#### [Given task]
Would you set down every entry shown below, precisely as written?

#### [Records that describe objects]
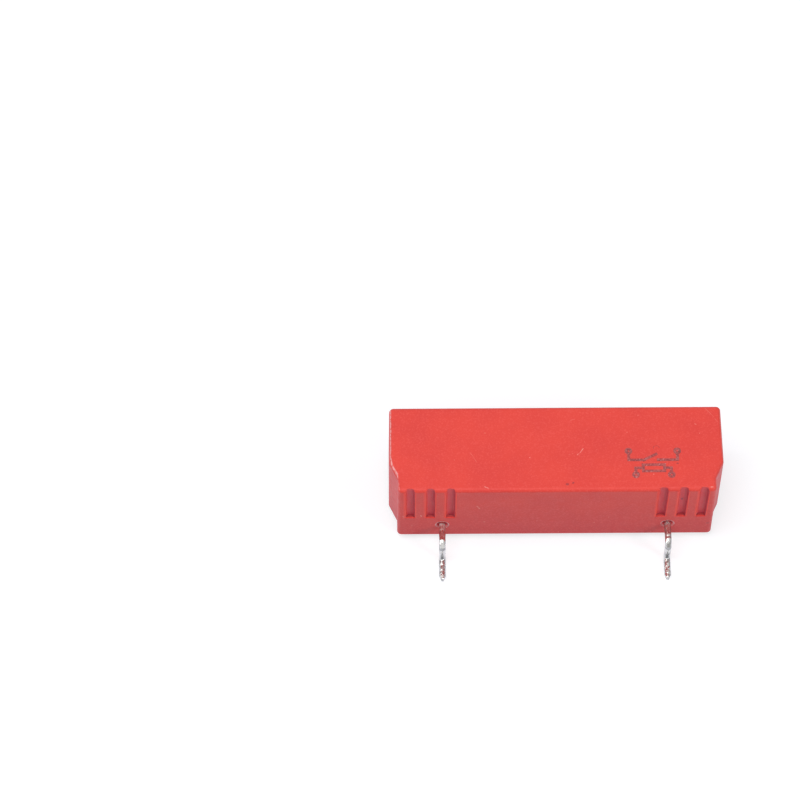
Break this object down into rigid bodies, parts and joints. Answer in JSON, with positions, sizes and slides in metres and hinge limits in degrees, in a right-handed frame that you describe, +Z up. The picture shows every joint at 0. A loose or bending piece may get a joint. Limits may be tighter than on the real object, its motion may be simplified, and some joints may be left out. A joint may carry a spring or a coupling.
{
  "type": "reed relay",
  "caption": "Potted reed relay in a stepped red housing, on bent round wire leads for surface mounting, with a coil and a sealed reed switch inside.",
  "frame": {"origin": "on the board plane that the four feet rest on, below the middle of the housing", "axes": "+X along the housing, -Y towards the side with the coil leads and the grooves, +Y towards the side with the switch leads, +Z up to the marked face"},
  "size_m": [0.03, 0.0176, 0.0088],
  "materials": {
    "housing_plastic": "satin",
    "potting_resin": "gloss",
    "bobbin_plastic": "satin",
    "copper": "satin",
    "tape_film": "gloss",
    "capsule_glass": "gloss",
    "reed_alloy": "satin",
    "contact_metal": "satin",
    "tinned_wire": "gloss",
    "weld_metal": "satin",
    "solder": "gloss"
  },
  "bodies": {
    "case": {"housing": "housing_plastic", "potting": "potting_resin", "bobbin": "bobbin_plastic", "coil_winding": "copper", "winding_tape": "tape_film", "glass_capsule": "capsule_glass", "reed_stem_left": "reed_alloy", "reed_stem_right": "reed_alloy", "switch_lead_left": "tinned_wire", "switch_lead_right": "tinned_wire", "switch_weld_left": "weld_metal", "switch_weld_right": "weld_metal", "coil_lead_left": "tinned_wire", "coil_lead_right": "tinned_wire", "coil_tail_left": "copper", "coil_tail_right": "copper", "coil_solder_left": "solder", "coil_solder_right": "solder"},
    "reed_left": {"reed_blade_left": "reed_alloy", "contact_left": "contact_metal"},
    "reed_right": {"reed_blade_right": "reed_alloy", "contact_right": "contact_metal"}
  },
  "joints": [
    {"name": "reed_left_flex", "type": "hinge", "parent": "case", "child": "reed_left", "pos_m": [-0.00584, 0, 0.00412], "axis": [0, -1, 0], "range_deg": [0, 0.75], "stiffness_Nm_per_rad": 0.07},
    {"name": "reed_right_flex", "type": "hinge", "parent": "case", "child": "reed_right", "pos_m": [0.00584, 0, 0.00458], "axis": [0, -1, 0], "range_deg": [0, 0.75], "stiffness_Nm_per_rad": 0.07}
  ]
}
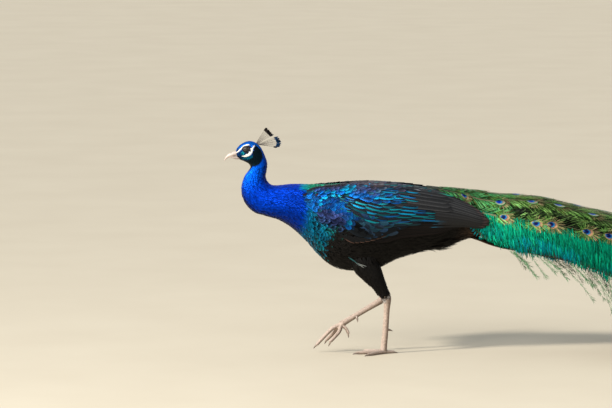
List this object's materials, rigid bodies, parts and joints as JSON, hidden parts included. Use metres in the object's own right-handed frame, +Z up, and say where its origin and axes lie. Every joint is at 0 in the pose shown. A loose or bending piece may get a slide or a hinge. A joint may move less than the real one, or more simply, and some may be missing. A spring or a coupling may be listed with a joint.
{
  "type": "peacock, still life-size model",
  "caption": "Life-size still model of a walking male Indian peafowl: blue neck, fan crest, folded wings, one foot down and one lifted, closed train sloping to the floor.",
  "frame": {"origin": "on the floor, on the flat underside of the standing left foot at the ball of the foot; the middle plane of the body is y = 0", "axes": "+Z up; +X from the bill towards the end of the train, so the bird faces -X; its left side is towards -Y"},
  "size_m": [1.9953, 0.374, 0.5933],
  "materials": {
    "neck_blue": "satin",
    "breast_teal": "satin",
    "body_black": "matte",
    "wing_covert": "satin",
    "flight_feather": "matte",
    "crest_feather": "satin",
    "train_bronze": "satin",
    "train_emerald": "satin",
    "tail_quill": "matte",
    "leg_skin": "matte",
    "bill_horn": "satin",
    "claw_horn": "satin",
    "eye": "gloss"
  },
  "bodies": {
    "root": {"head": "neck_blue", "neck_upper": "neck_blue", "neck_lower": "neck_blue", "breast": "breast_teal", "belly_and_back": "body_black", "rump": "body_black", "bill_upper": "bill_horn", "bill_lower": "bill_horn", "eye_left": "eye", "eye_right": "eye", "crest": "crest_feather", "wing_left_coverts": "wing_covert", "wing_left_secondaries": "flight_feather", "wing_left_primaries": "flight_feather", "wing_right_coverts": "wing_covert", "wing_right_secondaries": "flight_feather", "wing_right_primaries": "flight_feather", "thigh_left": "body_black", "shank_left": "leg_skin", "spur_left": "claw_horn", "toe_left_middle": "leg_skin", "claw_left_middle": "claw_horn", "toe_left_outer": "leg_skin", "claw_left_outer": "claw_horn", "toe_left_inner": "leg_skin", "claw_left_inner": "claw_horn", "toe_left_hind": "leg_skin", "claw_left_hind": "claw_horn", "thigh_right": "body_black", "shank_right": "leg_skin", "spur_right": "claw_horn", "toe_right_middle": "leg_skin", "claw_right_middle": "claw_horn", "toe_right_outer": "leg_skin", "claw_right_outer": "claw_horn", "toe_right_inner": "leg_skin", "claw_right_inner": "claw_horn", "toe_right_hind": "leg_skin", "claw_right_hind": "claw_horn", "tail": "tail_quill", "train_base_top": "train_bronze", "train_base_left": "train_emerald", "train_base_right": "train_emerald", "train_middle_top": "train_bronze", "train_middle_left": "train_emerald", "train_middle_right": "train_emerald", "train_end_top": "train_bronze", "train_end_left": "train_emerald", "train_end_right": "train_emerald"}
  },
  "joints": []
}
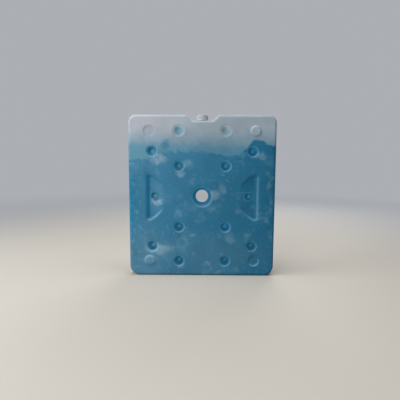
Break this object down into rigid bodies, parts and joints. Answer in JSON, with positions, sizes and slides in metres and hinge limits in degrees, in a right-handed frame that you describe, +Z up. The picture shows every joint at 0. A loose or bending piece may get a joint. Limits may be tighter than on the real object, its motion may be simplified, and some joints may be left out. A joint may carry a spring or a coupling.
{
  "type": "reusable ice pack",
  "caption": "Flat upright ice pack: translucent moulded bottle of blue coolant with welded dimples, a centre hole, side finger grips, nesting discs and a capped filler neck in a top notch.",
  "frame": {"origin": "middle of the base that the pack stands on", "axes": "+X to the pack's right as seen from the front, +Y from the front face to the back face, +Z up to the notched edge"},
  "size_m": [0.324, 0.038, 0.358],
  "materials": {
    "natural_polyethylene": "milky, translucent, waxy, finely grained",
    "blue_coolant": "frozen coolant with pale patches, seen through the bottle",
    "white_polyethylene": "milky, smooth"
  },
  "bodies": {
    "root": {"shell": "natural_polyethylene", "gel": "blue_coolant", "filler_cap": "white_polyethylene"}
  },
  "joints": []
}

#### [Result]
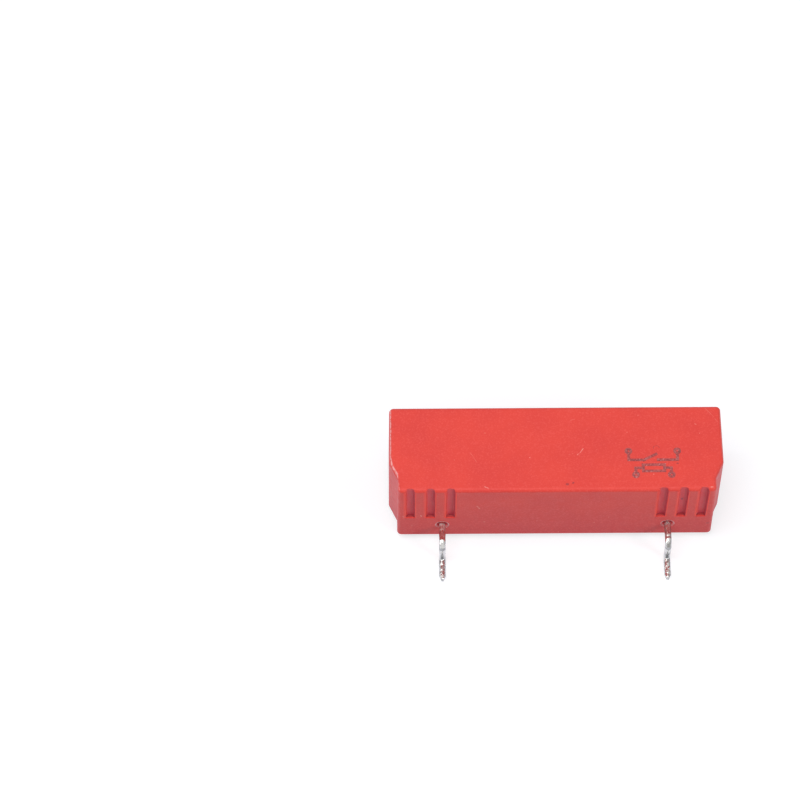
Break this object down into rigid bodies, parts and joints. Answer in JSON, with positions, sizes and slides in metres and hinge limits in degrees, in a right-handed frame that you describe, +Z up. The picture shows every joint at 0. A loose or bending piece may get a joint. Limits may be tighter than on the real object, its motion may be simplified, and some joints may be left out. A joint may carry a spring or a coupling.
{
  "type": "reed relay",
  "caption": "Potted reed relay in a stepped red housing, on bent round wire leads for surface mounting, with a coil and a sealed reed switch inside.",
  "frame": {"origin": "on the board plane that the four feet rest on, below the middle of the housing", "axes": "+X along the housing, -Y towards the side with the coil leads and the grooves, +Y towards the side with the switch leads, +Z up to the marked face"},
  "size_m": [0.03, 0.0176, 0.0088],
  "materials": {
    "housing_plastic": "satin",
    "potting_resin": "gloss",
    "bobbin_plastic": "satin",
    "copper": "satin",
    "tape_film": "gloss",
    "capsule_glass": "gloss",
    "reed_alloy": "satin",
    "contact_metal": "satin",
    "tinned_wire": "gloss",
    "weld_metal": "satin",
    "solder": "gloss"
  },
  "bodies": {
    "case": {"housing": "housing_plastic", "potting": "potting_resin", "bobbin": "bobbin_plastic", "coil_winding": "copper", "winding_tape": "tape_film", "glass_capsule": "capsule_glass", "reed_stem_left": "reed_alloy", "reed_stem_right": "reed_alloy", "switch_lead_left": "tinned_wire", "switch_lead_right": "tinned_wire", "switch_weld_left": "weld_metal", "switch_weld_right": "weld_metal", "coil_lead_left": "tinned_wire", "coil_lead_right": "tinned_wire", "coil_tail_left": "copper", "coil_tail_right": "copper", "coil_solder_left": "solder", "coil_solder_right": "solder"},
    "reed_left": {"reed_blade_left": "reed_alloy", "contact_left": "contact_metal"},
    "reed_right": {"reed_blade_right": "reed_alloy", "contact_right": "contact_metal"}
  },
  "joints": [
    {"name": "reed_left_flex", "type": "hinge", "parent": "case", "child": "reed_left", "pos_m": [-0.00584, 0, 0.00412], "axis": [0, -1, 0], "range_deg": [0, 0.75], "stiffness_Nm_per_rad": 0.07},
    {"name": "reed_right_flex", "type": "hinge", "parent": "case", "child": "reed_right", "pos_m": [0.00584, 0, 0.00458], "axis": [0, -1, 0], "range_deg": [0, 0.75], "stiffness_Nm_per_rad": 0.07}
  ]
}
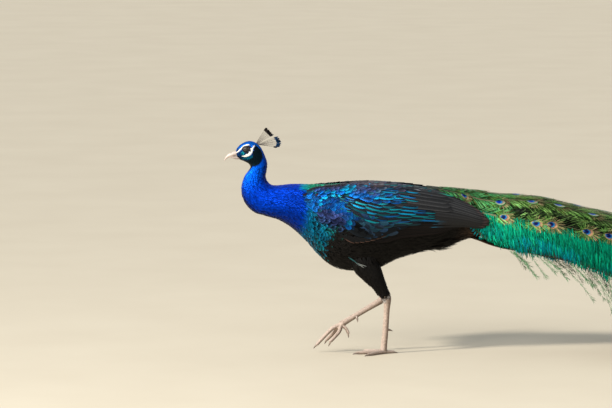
List this object's materials, rigid bodies, parts and joints as JSON, hidden parts included. Use metres in the object's own right-handed frame, +Z up, and say where its origin and axes lie. Every joint is at 0 in the pose shown. A loose or bending piece may get a slide or a hinge. A joint may move less than the real one, or more simply, and some may be missing. A spring or a coupling may be listed with a joint.
{
  "type": "peacock, still life-size model",
  "caption": "Life-size still model of a walking male Indian peafowl: blue neck, fan crest, folded wings, one foot down and one lifted, closed train sloping to the floor.",
  "frame": {"origin": "on the floor, on the flat underside of the standing left foot at the ball of the foot; the middle plane of the body is y = 0", "axes": "+Z up; +X from the bill towards the end of the train, so the bird faces -X; its left side is towards -Y"},
  "size_m": [1.9953, 0.374, 0.5933],
  "materials": {
    "neck_blue": "satin",
    "breast_teal": "satin",
    "body_black": "matte",
    "wing_covert": "satin",
    "flight_feather": "matte",
    "crest_feather": "satin",
    "train_bronze": "satin",
    "train_emerald": "satin",
    "tail_quill": "matte",
    "leg_skin": "matte",
    "bill_horn": "satin",
    "claw_horn": "satin",
    "eye": "gloss"
  },
  "bodies": {
    "root": {"head": "neck_blue", "neck_upper": "neck_blue", "neck_lower": "neck_blue", "breast": "breast_teal", "belly_and_back": "body_black", "rump": "body_black", "bill_upper": "bill_horn", "bill_lower": "bill_horn", "eye_left": "eye", "eye_right": "eye", "crest": "crest_feather", "wing_left_coverts": "wing_covert", "wing_left_secondaries": "flight_feather", "wing_left_primaries": "flight_feather", "wing_right_coverts": "wing_covert", "wing_right_secondaries": "flight_feather", "wing_right_primaries": "flight_feather", "thigh_left": "body_black", "shank_left": "leg_skin", "spur_left": "claw_horn", "toe_left_middle": "leg_skin", "claw_left_middle": "claw_horn", "toe_left_outer": "leg_skin", "claw_left_outer": "claw_horn", "toe_left_inner": "leg_skin", "claw_left_inner": "claw_horn", "toe_left_hind": "leg_skin", "claw_left_hind": "claw_horn", "thigh_right": "body_black", "shank_right": "leg_skin", "spur_right": "claw_horn", "toe_right_middle": "leg_skin", "claw_right_middle": "claw_horn", "toe_right_outer": "leg_skin", "claw_right_outer": "claw_horn", "toe_right_inner": "leg_skin", "claw_right_inner": "claw_horn", "toe_right_hind": "leg_skin", "claw_right_hind": "claw_horn", "tail": "tail_quill", "train_base_top": "train_bronze", "train_base_left": "train_emerald", "train_base_right": "train_emerald", "train_middle_top": "train_bronze", "train_middle_left": "train_emerald", "train_middle_right": "train_emerald", "train_end_top": "train_bronze", "train_end_left": "train_emerald", "train_end_right": "train_emerald"}
  },
  "joints": []
}
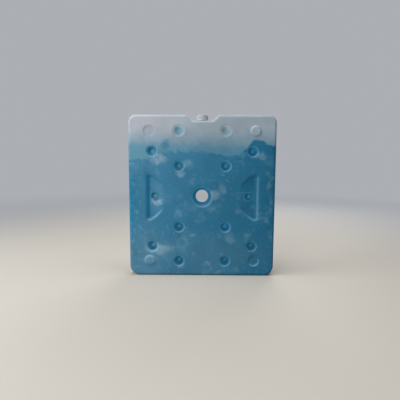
Break this object down into rigid bodies, parts and joints. Answer in JSON, with positions, sizes and slides in metres and hinge limits in degrees, in a right-handed frame that you describe, +Z up. The picture shows every joint at 0. A loose or bending piece may get a joint. Limits may be tighter than on the real object, its motion may be simplified, and some joints may be left out. A joint may carry a spring or a coupling.
{
  "type": "reusable ice pack",
  "caption": "Flat upright ice pack: translucent moulded bottle of blue coolant with welded dimples, a centre hole, side finger grips, nesting discs and a capped filler neck in a top notch.",
  "frame": {"origin": "middle of the base that the pack stands on", "axes": "+X to the pack's right as seen from the front, +Y from the front face to the back face, +Z up to the notched edge"},
  "size_m": [0.324, 0.038, 0.358],
  "materials": {
    "natural_polyethylene": "milky, translucent, waxy, finely grained",
    "blue_coolant": "frozen coolant with pale patches, seen through the bottle",
    "white_polyethylene": "milky, smooth"
  },
  "bodies": {
    "root": {"shell": "natural_polyethylene", "gel": "blue_coolant", "filler_cap": "white_polyethylene"}
  },
  "joints": []
}